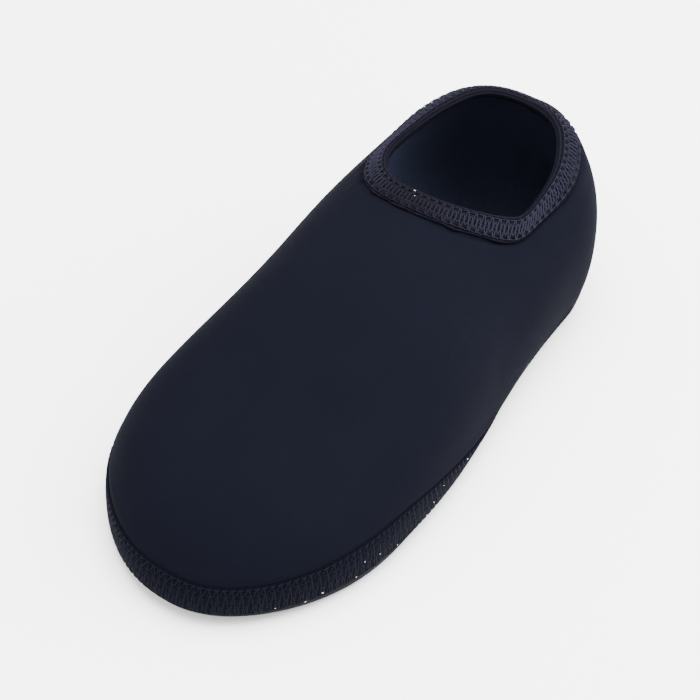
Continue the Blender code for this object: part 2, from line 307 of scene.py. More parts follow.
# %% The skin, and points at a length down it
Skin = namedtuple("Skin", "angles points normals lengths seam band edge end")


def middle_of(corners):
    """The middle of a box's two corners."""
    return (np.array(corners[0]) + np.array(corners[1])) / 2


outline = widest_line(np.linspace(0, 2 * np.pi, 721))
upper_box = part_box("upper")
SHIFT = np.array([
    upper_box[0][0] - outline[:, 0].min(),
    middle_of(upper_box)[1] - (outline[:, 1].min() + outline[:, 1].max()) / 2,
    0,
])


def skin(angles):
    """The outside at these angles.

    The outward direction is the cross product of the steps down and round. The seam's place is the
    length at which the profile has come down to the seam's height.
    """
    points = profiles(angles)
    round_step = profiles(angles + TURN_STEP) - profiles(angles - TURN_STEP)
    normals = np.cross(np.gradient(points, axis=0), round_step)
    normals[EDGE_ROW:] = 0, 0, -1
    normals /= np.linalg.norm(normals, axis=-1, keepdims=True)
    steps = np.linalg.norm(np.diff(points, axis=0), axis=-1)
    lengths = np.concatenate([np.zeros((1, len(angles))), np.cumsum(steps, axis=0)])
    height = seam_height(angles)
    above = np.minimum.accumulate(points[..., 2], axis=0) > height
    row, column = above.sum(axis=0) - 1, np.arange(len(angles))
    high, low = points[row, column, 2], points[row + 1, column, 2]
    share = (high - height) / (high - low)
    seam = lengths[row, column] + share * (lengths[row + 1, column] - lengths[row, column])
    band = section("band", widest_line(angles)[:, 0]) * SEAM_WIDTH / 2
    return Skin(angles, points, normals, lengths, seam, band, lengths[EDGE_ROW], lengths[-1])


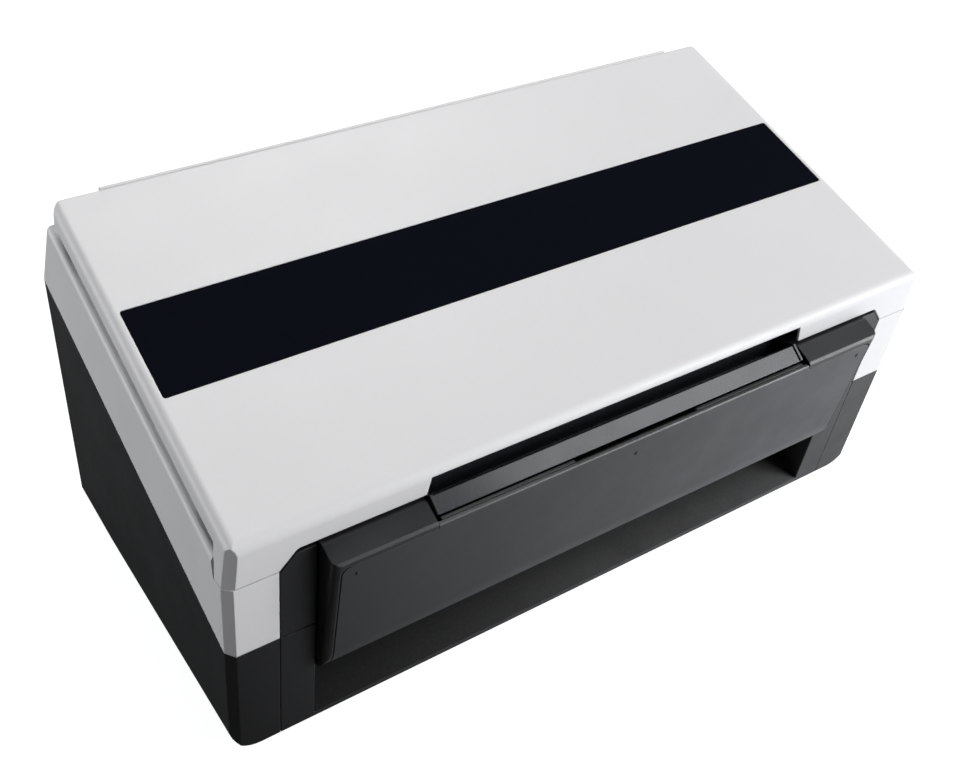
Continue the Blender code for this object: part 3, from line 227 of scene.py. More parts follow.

▶ **What this task involves**
Extract every line above exactly as it stands.

▶ **Written response**
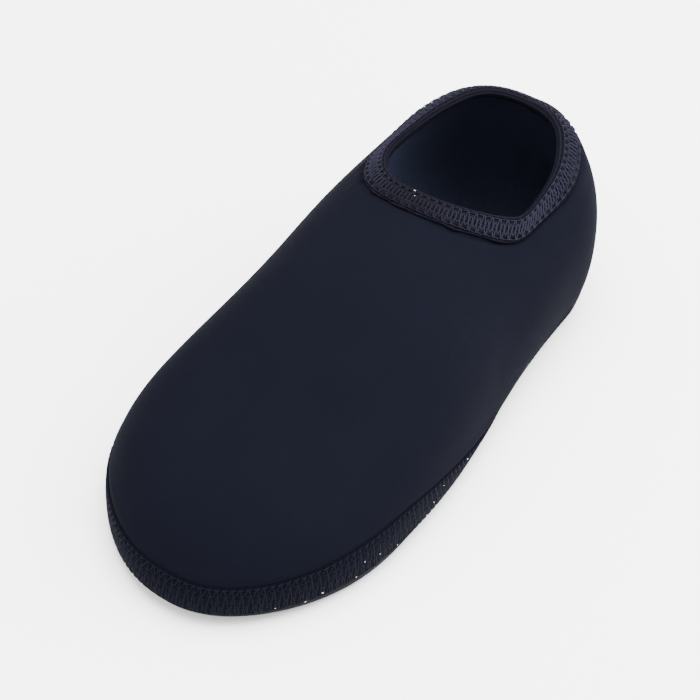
Continue the Blender code for this object: part 2, from line 307 of scene.py. More parts follow.
# %% The skin, and points at a length down it
Skin = namedtuple("Skin", "angles points normals lengths seam band edge end")


def middle_of(corners):
    """The middle of a box's two corners."""
    return (np.array(corners[0]) + np.array(corners[1])) / 2


outline = widest_line(np.linspace(0, 2 * np.pi, 721))
upper_box = part_box("upper")
SHIFT = np.array([
    upper_box[0][0] - outline[:, 0].min(),
    middle_of(upper_box)[1] - (outline[:, 1].min() + outline[:, 1].max()) / 2,
    0,
])


def skin(angles):
    """The outside at these angles.

    The outward direction is the cross product of the steps down and round. The seam's place is the
    length at which the profile has come down to the seam's height.
    """
    points = profiles(angles)
    round_step = profiles(angles + TURN_STEP) - profiles(angles - TURN_STEP)
    normals = np.cross(np.gradient(points, axis=0), round_step)
    normals[EDGE_ROW:] = 0, 0, -1
    normals /= np.linalg.norm(normals, axis=-1, keepdims=True)
    steps = np.linalg.norm(np.diff(points, axis=0), axis=-1)
    lengths = np.concatenate([np.zeros((1, len(angles))), np.cumsum(steps, axis=0)])
    height = seam_height(angles)
    above = np.minimum.accumulate(points[..., 2], axis=0) > height
    row, column = above.sum(axis=0) - 1, np.arange(len(angles))
    high, low = points[row, column, 2], points[row + 1, column, 2]
    share = (high - height) / (high - low)
    seam = lengths[row, column] + share * (lengths[row + 1, column] - lengths[row, column])
    band = section("band", widest_line(angles)[:, 0]) * SEAM_WIDTH / 2
    return Skin(angles, points, normals, lengths, seam, band, lengths[EDGE_ROW], lengths[-1])


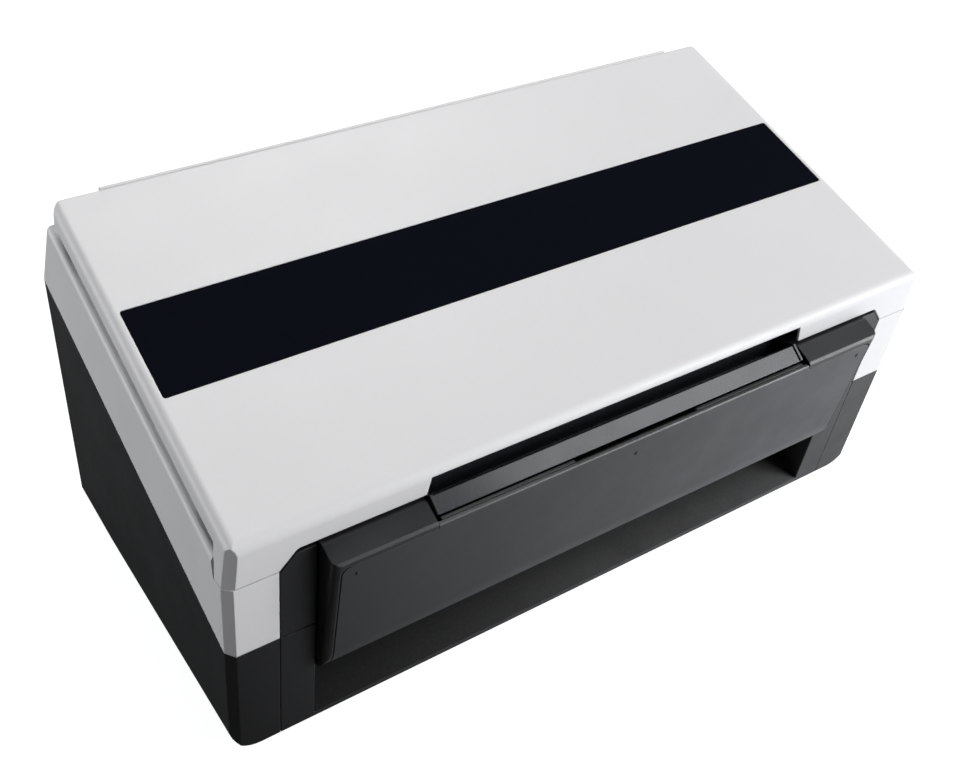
Continue the Blender code for this object: part 3, from line 227 of scene.py. More parts follow.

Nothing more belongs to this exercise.